One page, bifolium 246 x 198mm, with integral transmittal panel addressed in his hand with nearly intact wax seal (marginal loss from seal tear, mounting remnants along verso of left margin, early catalogue description affixed to interior blank page).



"I have no great faith in the public, nor do I think the better of myself when I find favor in its eyes."



An important letter of Hawthorne on The House of the Seven Gables, The Scarlet Letter, and the birth of his third child, Rose. A fine letter—optimistic, relaxed and playful in tone, but subtly tinged with Hawthorne's ever-present fatalism—to Hillard, a successful attorney, Whig politician and amateur man of letters. The letter is from Hawthorne's most productive period as a writer. Here, he expresses pleasure that Hillard has enjoyed The House of the Seven Gables, comments on the book and compares it to The Scarlet Letter, confesses his ambivalence about the public reception of his work, and humorously announces a new addition to his family ("published" by his wife "in one small volume"):



"Dear Hillard, No man's praise could be sweeter to me than yours. I am truly glad that you like the Seven Gables so much, but am a little apprehensive that, if I have shot high enough to hit your taste, my arrow has struck above the bull's eye of the target. I myself feel that my last book [The House of the Seven Gables] is better than the preceding one [The Scarlet Letter]; if I am capable of doing anything well, there must be proof of it there. But I have no great faith in the public, nor do I think the better of myself when I find favor in its eyes."



Then, Hawthorne passes on news of the birth of the family's third child: "Yesterday morning, at three o'clock Sophie [Sophie Peabody, Hawthorne's wife] published a complete edition of Human Nature, in one small volume which I hope will live longer than any work of mine is likely to do.
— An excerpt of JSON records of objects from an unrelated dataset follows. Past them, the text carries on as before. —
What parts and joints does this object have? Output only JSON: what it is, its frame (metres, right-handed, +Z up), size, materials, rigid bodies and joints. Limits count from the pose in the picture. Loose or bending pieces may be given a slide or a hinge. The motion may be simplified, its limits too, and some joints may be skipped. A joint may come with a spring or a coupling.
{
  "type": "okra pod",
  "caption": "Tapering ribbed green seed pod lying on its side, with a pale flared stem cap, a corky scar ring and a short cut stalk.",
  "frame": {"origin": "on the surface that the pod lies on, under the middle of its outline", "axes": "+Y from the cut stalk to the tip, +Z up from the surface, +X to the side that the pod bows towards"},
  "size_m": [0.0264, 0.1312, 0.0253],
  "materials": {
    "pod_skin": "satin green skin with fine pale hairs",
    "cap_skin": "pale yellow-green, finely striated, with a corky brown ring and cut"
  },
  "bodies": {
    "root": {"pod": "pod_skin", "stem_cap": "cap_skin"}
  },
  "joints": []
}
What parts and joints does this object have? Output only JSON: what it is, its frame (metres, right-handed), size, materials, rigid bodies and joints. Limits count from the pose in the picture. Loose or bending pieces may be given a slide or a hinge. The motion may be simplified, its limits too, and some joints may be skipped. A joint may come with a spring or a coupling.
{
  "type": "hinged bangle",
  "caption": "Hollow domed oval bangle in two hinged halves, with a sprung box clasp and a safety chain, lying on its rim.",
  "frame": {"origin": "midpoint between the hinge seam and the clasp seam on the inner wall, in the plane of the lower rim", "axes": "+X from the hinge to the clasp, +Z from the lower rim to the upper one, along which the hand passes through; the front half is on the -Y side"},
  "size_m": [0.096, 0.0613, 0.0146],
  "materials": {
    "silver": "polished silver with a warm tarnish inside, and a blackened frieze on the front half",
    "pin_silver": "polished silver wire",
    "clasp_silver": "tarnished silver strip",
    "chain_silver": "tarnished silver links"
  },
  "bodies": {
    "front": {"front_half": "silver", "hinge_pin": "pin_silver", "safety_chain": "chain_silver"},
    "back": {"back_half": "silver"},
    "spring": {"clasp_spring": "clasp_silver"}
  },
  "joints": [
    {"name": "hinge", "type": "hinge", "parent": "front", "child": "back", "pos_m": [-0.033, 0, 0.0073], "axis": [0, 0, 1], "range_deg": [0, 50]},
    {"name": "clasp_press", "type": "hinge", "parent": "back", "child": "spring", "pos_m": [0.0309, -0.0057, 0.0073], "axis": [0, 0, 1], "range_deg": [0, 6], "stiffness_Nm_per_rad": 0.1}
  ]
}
She called it, for the present, Rosebud; -when it expands it will be Rose Hawthorne - certainly a very pretty name. I think my heart warms to this little [illeg.] far more than to either of my other children - more, I mean, than it did at first. She is to be the daughter of my age, that is, if I live to be an old man - which, I think, is not to be my destiny. I am happy in my life - happier than most men - yet not unwilling to see the end of it; if I could leave my family without harm to them. Sometimes I think it better to sleep than to be at the trouble even of being happy."



"I wish very much to come to Boston, and hope to do so, in the course of the summer. These mountains and woods are good to live on [?] but there is a great weight and shadow in them, nevertheless. Don't you mean to come out and see me, sometime or other? Our house is of the smallest and humblest, but there will be a room for you, when this flurry of the new birth has a little subsided[?]. October would be a beautiful month to come, or you might come earlier, and spend a day or two on your way to, or return from, Saratoga. I wish very much indeed to see you. Your friend..."



While Hawthorne and his family remained in the relatively wild Berkshire countryside at Lenox, a number of other literary acquaintances settled or stayed in the area, including Herman Melville, James Russell Lowell, Henry James, Sr., Edwin P. Whipple, Frederika Bremer, and the publisher J. T. Fields. Hawthorne's description of the forbidding "great weight and shadow" of the Berkshire forests provocatively parallels his description of the thick forest in The Scarlet Letter. Letters of Hawthorne with literary content are uncommon. Not published in Works. Provenance: George Hillard, 1808-1879, the recipient – James T. Fields, 1817-1881, Hawthorne's publisher (per letter of George Bancroft, 6 January 1865, described below) – George Bancroft, 1800-1891 (ibid.) – Frederick Locker-Lampson, 1821-1895, English poet and bibliophile (ownership siganture on address panel) – sold Christie's New York, 8 April 2003, lot 150.



[With:] BANCROFT, George. Autograph letter signed to Frederick Locker-Lampson, New York 6 January 1865. 4pp. 8vo.: "…my friends dropped a hint that you are a great collector of autographs & had none of Hawthorne; so I made my friend who is Hawthorne's publisher [James T. Fields] rummage his chests of papers, for the best autograph of our lamented novelist; and I had better results than I dared to anticipate. I should not know where to find so good a specimen of the handwriting of the man who in the Scarlet Letter has reproduced the old Times of New England with a truth and vividness wholly unequalled." [Tipped together with:] FIELDS, James T. Autograph letter signed to George Bancroft, Boston, 21 September 1864, "I send you for your English friend Hawthorne's letter to Genl. Pierce...The envelope in which it came...has his autograph signature in a corner."